Mr. Punit Goenka, Managing Director and Chief Executive Officer, ZEE, commented, “Fiscal 2014 has been a good year both on operating as well as financial parameters. Consolidated revenues increased 19.5% to Rs 44.2 billion driven by strong growth in advertising, domestic subscription and syndication revenues. ZEE gained viewership share with improvements across genres, both in national and regional languages, which led to a 21.2% growth in advertising revenues, a strong outperformance relative to the industry. We have recorded EBITDA margin expansion from 25.8% to 27.2% despite our investments in new businesses.”

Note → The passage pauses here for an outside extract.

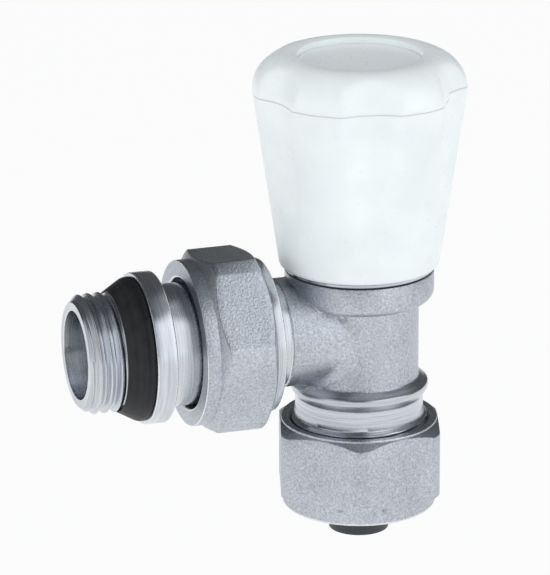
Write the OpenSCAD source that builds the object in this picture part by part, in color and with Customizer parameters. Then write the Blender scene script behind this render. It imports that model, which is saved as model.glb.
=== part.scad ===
// Angled radiator valve with a union tail, a handwheel and a compression
// connection for a multilayer pipe.
//
// The origin lies on the tail's axis, where the thread that shows ends at the
// seal and the radiator's face comes to lie. +X runs along the tail towards the
// valve, +Z runs up along the stem. All threads are plain cylinders of their
// outer diameter.

/* [Tail] */
// Outer diameter of the half inch pipe thread
tail_thread_d = 20.96; // [20.4:0.02:21.4]
// Length of full thread in front of the seal
tail_thread_l = 4.9; // [4:0.1:7]
// Length of the chamfer at the thread's free end
tail_tip_l = 1.4; // [0.8:0.1:2]
// Outer diameter of the tail's flat end face
tail_tip_d = 18.2; // [17:0.1:19.4]
// Bore of the tail at its free end
tail_bore_d = 15.4; // [13.6:0.1:16]
// Length of the wide bore from the end face
tail_bore_l = 22; // [16:0.5:26]
// Bore of the tail behind its step, which a stepped key grips
tail_key_d = 12.6; // [10:0.1:13.2]
// Diameter of the relief under the seal
tail_relief_d = 18.6; // [18:0.1:19.6]
// Diameter of the flange that backs the seal
flange_d = 26.4; // [26:0.1:28]
// Width of the flange
flange_w = 3.65; // [2.5:0.05:5]
// Bevel on the flange's edges
flange_bevel = 0.3; // [0.1:0.05:0.6]
// Diameter of the neck that the union nut turns on
neck_d = 21.4; // [20.6:0.1:22]
// Length of neck that shows between the flange and the union nut
neck_l = 4.8; // [2:0.1:8]

/* [Seal] */
// Length of the rubber cone along the tail
seal_l = 4.55; // [3.5:0.05:6]
// Length of the straight rim at the cone's wide end
seal_rim_l = 1.05; // [0.6:0.05:1.5]
// Outer diameter of the cone's narrow end
seal_nose_d = 21; // [20.4:0.1:21.6]
// Outer diameter of the cone's rim
seal_rim_d = 25.1; // [24:0.1:25.8]

/* [Union nut] */
// Size across the union nut's flats
union_af = 30; // [30:0.1:32]
// Diameter across the union nut's worn corners
union_corner_d = 33; // [32.4:0.1:34]
// Length of the union nut's hexagon
union_hex_l = 10.3; // [9:0.1:14]
// Diameter of the round collar in front of the hexagon
union_collar_d = 29; // [28.4:0.1:29.8]
// Length of the round collar in front of the hexagon
union_collar_l = 2.4; // [1.5:0.1:4]
// Hole in the union nut's front wall
union_hole_d = 22.94; // [22.4:0.02:23.2]
// Thickness of the union nut's front wall
union_wall = 2.2; // [1.6:0.1:3]
// Angle of the chamfers on both nuts
nut_chamfer_deg = 30; // [20:1:40]
// Turn of the union nut's hexagon about the tail
union_turn = 23.5; // [0:0.5:60]

/* [Union joint] */
// Outer diameter of the three quarter inch thread on the branch
union_thread_d = 26.44; // [26:0.02:26.8]
// Wire thickness of the snap ring behind the union nut's wall
snap_wire = 1.6; // [1.2:0.05:1.8]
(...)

Commenting on the latest channel launch from ZEE's stable, Mr. Goenka added, “With the launch of the Hindi channel 'Zindagi' on 23 June 2014, we believe that ZEE will create a category of Premium Mass in the GEC category in India offering alternative fiction content. The content of the channel echoes our brand philosophy of Vasudhaiva Kutumbakam. It will offer handpicked stories suitable for Indian sensibilities. It will start with content from Pakistan, written by award winning writers and we will be sourcing content from Turkey, Egypt and Latin America.  The channel is being marketed and distributed aggressively and will be the first ever national channel launch of a Hindi channel. We are also looking at expanding the offering to international markets.”

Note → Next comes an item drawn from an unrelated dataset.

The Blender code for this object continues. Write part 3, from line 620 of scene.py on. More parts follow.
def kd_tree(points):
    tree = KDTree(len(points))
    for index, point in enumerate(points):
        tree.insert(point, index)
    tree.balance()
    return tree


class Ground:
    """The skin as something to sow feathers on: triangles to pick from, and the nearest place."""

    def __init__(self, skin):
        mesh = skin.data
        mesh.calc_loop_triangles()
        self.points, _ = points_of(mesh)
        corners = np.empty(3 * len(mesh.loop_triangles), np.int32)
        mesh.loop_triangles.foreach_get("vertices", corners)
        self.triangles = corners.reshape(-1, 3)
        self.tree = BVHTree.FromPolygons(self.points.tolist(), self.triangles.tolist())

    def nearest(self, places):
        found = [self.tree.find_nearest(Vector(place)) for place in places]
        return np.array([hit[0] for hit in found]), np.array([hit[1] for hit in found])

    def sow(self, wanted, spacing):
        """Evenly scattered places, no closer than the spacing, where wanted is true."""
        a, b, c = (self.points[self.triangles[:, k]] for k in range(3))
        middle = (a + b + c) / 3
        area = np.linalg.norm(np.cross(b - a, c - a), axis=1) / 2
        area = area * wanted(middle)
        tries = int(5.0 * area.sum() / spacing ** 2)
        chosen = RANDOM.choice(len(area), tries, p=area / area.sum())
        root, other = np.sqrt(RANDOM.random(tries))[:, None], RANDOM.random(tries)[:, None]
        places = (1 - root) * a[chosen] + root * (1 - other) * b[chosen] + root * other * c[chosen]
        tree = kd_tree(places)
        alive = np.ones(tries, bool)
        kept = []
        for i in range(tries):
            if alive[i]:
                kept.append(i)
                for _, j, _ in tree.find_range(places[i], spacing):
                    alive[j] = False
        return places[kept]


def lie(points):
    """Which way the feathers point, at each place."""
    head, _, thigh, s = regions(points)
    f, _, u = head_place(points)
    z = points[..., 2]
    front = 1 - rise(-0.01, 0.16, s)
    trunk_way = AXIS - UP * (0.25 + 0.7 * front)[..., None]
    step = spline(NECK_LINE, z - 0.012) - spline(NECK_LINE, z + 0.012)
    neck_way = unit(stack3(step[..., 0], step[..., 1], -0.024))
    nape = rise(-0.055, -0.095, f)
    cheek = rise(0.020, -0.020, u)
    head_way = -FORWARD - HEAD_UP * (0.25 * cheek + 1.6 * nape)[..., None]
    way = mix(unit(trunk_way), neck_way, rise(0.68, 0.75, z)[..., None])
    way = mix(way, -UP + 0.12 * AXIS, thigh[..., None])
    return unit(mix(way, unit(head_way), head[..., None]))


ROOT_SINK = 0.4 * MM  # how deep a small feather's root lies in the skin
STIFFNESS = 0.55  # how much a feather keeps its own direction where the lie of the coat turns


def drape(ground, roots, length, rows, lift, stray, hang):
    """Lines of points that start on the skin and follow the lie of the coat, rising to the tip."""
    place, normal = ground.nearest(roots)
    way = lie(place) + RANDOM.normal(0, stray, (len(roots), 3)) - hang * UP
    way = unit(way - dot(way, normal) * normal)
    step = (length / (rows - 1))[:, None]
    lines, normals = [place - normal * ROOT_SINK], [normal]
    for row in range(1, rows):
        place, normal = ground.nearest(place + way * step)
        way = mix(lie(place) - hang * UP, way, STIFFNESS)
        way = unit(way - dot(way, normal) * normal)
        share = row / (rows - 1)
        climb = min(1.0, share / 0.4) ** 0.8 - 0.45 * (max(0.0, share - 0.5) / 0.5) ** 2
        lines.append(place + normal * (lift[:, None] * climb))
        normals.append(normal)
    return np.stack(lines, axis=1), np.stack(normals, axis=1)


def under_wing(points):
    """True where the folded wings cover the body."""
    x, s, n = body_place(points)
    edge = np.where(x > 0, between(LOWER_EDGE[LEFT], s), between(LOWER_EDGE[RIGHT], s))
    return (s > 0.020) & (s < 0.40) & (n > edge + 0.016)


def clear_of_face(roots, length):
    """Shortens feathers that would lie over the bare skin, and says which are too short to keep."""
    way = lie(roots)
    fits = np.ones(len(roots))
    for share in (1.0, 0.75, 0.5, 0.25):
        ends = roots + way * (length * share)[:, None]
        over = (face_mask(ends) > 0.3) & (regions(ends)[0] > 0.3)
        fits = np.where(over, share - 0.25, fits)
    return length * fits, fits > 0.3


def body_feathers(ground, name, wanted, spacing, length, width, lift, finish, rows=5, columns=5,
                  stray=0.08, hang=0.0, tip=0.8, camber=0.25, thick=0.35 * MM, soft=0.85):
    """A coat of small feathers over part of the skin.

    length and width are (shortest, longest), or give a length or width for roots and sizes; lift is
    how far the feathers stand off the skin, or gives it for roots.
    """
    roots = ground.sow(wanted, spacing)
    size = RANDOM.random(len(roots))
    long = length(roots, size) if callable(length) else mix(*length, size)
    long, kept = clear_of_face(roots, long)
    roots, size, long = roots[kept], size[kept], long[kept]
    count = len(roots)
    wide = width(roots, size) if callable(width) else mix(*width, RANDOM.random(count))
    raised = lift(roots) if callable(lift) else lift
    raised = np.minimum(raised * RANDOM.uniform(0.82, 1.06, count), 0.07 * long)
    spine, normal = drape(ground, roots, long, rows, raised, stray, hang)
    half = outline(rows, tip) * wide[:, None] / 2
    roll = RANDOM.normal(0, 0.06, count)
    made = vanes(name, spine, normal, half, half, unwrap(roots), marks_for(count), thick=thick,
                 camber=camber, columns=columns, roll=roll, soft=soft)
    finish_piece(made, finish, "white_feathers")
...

Speaking about the outlook for the business, Mr. Goenka continued, “The rollout of digitization, even though with some delays, is a positive development for the industry and will provide new growth opportunities. Digitization will lead to fragmentation of audiences. At ZEE, we believe this presents a huge opportunity to create new products for specific segments. Barring the short-term impact of reduction in inventory, advertising spends on television are expected to grow in healthy double digits over next many years. Rollout of BARC is expected to give it a positive fillip. We continue to make investments in creating excellent quality content for our viewers. We also continue to explore growth opportunities in domestic markets, international markets and in digital space.”